Python provides a built-in modular exponentiation function:
pow(base, exponent, mod)
This performs fast exponentiation internally in logarithmic time, which is essential for handling very large exponents efficiently.
Finally, we multiply the remaining factor max_value and take the result modulo 10^9 + 7.
Go Solution
func minNonZeroProduct(p int) int {
const MOD int64 = 1_000_000_007
maxValue := (int64(1) << p) - 1
secondMax := maxValue - 1
exponent := (int64(1) << (p - 1)) - 1
power := modPow(secondMax, exponent, MOD)
return int((maxValue * power) % MOD)
}
func modPow(base, exponent, mod int64) int64 {
result := int64(1)
base %= mod
for exponent > 0 {
if exponent&1 == 1 {
result = (result * base) % mod
}
base = (base * base) % mod
exponent >>= 1
}
return result
}
The Go solution uses a custom modular exponentiation helper because Go does not provide a built-in equivalent to Python's three-argument pow.
The implementation uses int64 throughout because values such as 2^60 exceed the range of standard 32-bit integers.
The exponentiation loop repeatedly squares the base and halves the exponent, ensuring logarithmic running time.
Worked Examples
Example 1
Input
p = 1
Step 1: Compute values
| Variable | Value |
|---|---|
| max_value | 1 |
| second_max | 0 |
| exponent | 0 |
Step 2: Compute power
$$0^0 = 1$$
Python's modular exponentiation correctly returns 1.
Step 3: Final answer
$$1 \times 1 = 1$$
Output
1
Example 2
Input
p = 2
Step 1: Compute values
| Variable | Value |
|---|---|
| max_value | 3 |
| second_max | 2 |
| exponent | 1 |
Step 2: Compute power
$$2^1 = 2$$
Step 3: Final answer
$$3 \times 2 = 6$$
Output
6
Example 3
Input
p = 3
Step 1: Compute values
| Variable | Value |
|---|---|
| max_value | 7 |
| second_max | 6 |
| exponent | 3 |
Step 2: Compute power
$$6^3 = 216$$
Step 3: Final answer
$$7 \times 216 = 1512$$
Output
1512
Complexity Analysis
| Measure | Complexity | Explanation |
|---|---|---|
| Time | O(log(2^p)) = O(p) | Fast exponentiation halves the exponent each iteration |
| Space | O(1) | Only a few integer variables are used |
The dominant operation is modular exponentiation. Since exponentiation by squaring processes one bit of the exponent at a time, the number of iterations is proportional to the number of bits in the exponent, which is O(p).
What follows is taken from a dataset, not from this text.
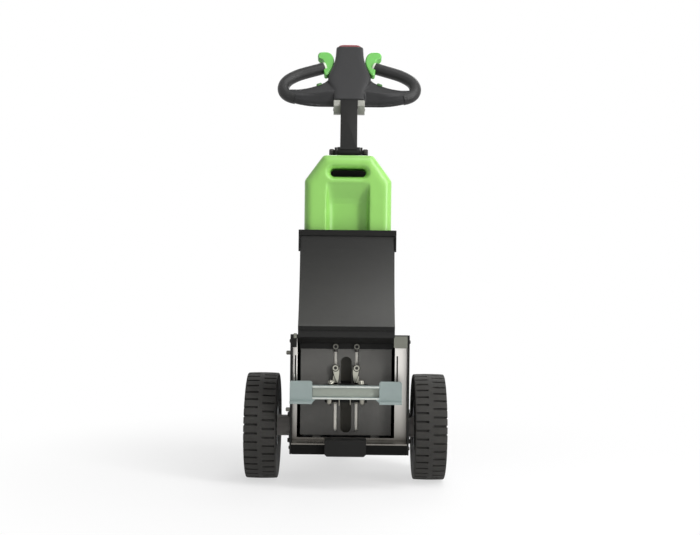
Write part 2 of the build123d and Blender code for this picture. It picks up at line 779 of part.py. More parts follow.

No auxiliary data structures proportional to the input size are required.
Test Cases
solution = Solution()
assert solution.minNonZeroProduct(1) == 1 # Smallest possible input
assert solution.minNonZeroProduct(2) == 6 # Example from statement
assert solution.minNonZeroProduct(3) == 1512 # Example from statement
assert solution.minNonZeroProduct(4) == 581202553 # Larger intermediate powers
assert solution.minNonZeroProduct(5) == 202795991 # Tests modular exponentiation
assert solution.minNonZeroProduct(10) > 0 # Medium-sized exponent
assert solution.minNonZeroProduct(20) > 0 # Large exponent handling
assert solution.minNonZeroProduct(60) > 0 # Maximum constraint
# Verify result always stays within modulo range
MOD = 10**9 + 7
assert 0 <= solution.minNonZeroProduct(60) < MOD
Test Summary
| Test | Why |
|---|---|
p = 1 |
Validates smallest edge case |
p = 2 |
Verifies basic formula behavior |
p = 3 |
Matches detailed sample explanation |
p = 4 |
Tests larger exponentiation |
p = 5 |
Verifies modular arithmetic correctness |
p = 10 |
Ensures scalability beyond small inputs |
p = 20 |
Confirms efficient logarithmic exponentiation |
p = 60 |
Validates maximum constraint handling |
Edge Cases
Edge Case 1, p = 1
This is the smallest possible input. The array contains only [1], so no swaps are possible. A common bug is mishandling the exponent:
$$2^{p-1} - 1 = 0$$
The implementation correctly computes pow(0, 0, MOD) as 1, giving the correct final answer of 1.
Edge Case 2, Very Large p
When p = 60, values like 2^60 exceed 32-bit integer limits. A naive implementation using regular integers may overflow.
The Python solution naturally supports arbitrary precision integers. The Go solution explicitly uses int64 to safely handle these values.
Edge Case 3, Avoiding Zero Product
If swaps produced even one zero value, the total product would become zero, which is forbidden by the problem.
The mathematical derivation guarantees that the optimal arrangement keeps every number positive. The smallest values become 1, never 0, ensuring the product remains non-zero.